Avram: I can like tortured characters, I can’t like ones where the author writes them so they feel distanced. It’s not that Dick’s characters are miserable, though they are, it’s that I can’t feel any empathy for them coming out of the text. I haven’t read all the Dick there is — I’ve read five or six of his novels, and I stopped for precisely this reason.
Have you tried VALIS? That’s one where the protagonist is a thinly-disguised PK Dick. (And two of the supporting characters are thinly-disguised Tim Powers and KW Jeter.)
Also, I’m a bit confused by “empathy for them coming out of the text”. Isn’t empathy something the reader is supposed to feel? And presumably the author. Are you saying that it doesn’t feel to you, as you read, as if Dick has empathy for his characters?
Avram: Yes, that’s exactly what I feel.

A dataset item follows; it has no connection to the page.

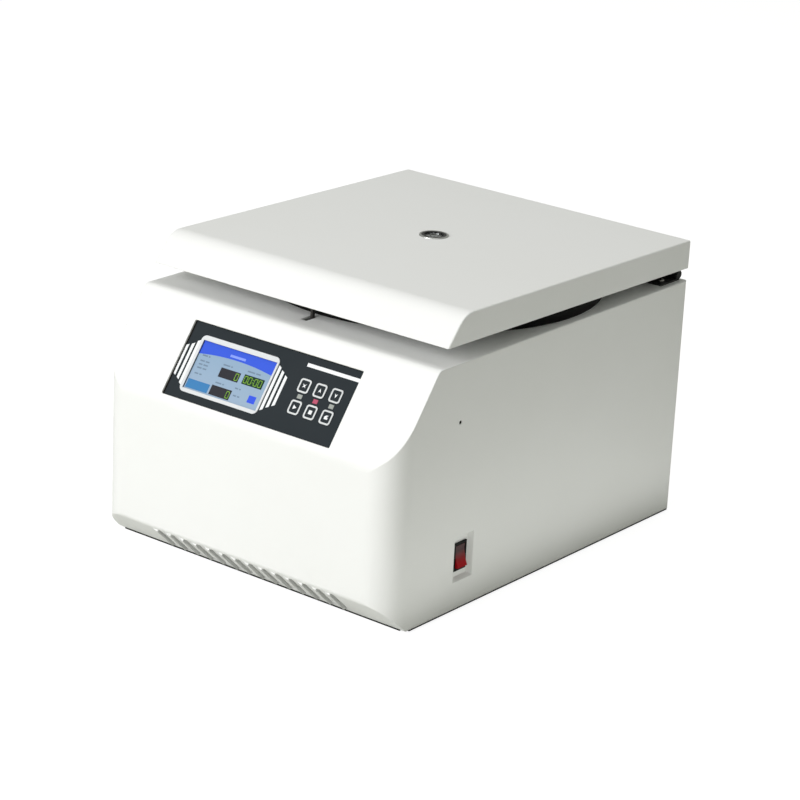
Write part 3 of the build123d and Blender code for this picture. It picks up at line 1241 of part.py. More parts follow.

I feel as if Dick felt detached and slightly sadistic towards his characters and that’s why he tortured them. Of course, I don’t know what he felt, but that’s my impression.
I haven’t read Valis. And I’m very unlikely to. If I ever did decide to read any more Dick it would be The Man in the High Castle.
Also, I’m not overthinking Heather’s disappearance, her blackness as an essential quality is noted in the book.
@@.-@. You are probably thinking of Dish’s introduction to the last volume of the complete short stories of Philip K. Dick. What is he said was it was “one of the best novels” in Dick’s style but not written by Dick himself.
@15. I strongly disagree. Which novels have you read? Pehaps there were some passages in Ubik that seemed detached or sadistic, such as Joe Chip trying to climb the steps, but nothing else really comes to mind. He often shows quite a bit of empathy for many of protaginists.